Le texte rejeté en commission, face au « manque de consensus scientifique »
Dans l’hémicycle, les débats promettent d’être nourris. Le 2 avril, la commission de l’aménagement du territoire a en effet rejeté la proposition de loi. Une décision prise « à regret », indique la rapporteure du texte Nadège Havet (RDPI). « Le texte procède d’une louable intention de reconnaître le lourd préjudice sanitaire et écologique causé par le chlordécone », observe-t-elle dans son rapport. Il présente, en revanche, plusieurs « fragilités juridiques », souligne la sénatrice.
Pour Nadège Havet, le texte conduirait ainsi à « élargir le champ de l’indemnisation au-delà des certitudes scientifiques », la relation entre certaines pathologies et l’exposition au chlordécone étant « encore mal définie scientifiquement ». « Si c’est par manque de consensus scientifique que le texte n’est pas adopté, c’est que les sénateurs ne connaissent pas l’histoire du chlordécone », dénonce de son côté Dominique Théophile.
« Ce n’est pas parce que le sujet concerne l’Outre-mer qu’on doit être moins disant »
La création d’un comité d’indemnisation des victimes semble également poser problème à la commission. Celle-ci ne répond pas à « l’objectif de simplification et de lisibilité de l’action publique », observe le rapport. « Nous ne demandons ni plus ni moins que ce qui existe déjà pour indemniser les victimes de l’amiante. Ce n’est pas parce que le sujet concerne des territoires d’Outre-mer qu’on doit être moins disant, on a le droit à un traitement équitable », fustige Dominique Théophile.

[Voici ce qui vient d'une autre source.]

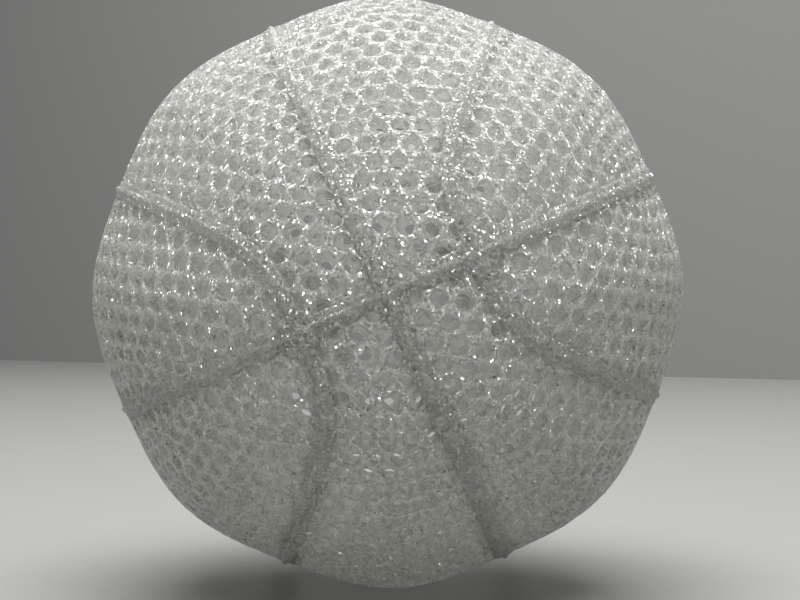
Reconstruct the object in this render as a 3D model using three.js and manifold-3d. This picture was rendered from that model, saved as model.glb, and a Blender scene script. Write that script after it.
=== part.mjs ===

Plus qu’une reconnaissance et une indemnisation, le sénateur de Guadeloupe envisage en effet son texte comme un moyen « de pacifier les relations entre l’Etat et les Outre-mer ». « Soit on continue comme aujourd’hui, avec des reconnaissances de victimes au compte-goutte, au risque de créer des dissensions. Soit l’Etat pacifie tout cela et facilite une reconnaissance globale des victimes », observe Dominique Théophile. Le 11 mars dernier, la cour administrative d’appel a en effet déjà condamné l’Etat à indemniser 1 300 victimes, démontrant un « préjudice moral d’anxiété » lié à l’exposition au chlordécone.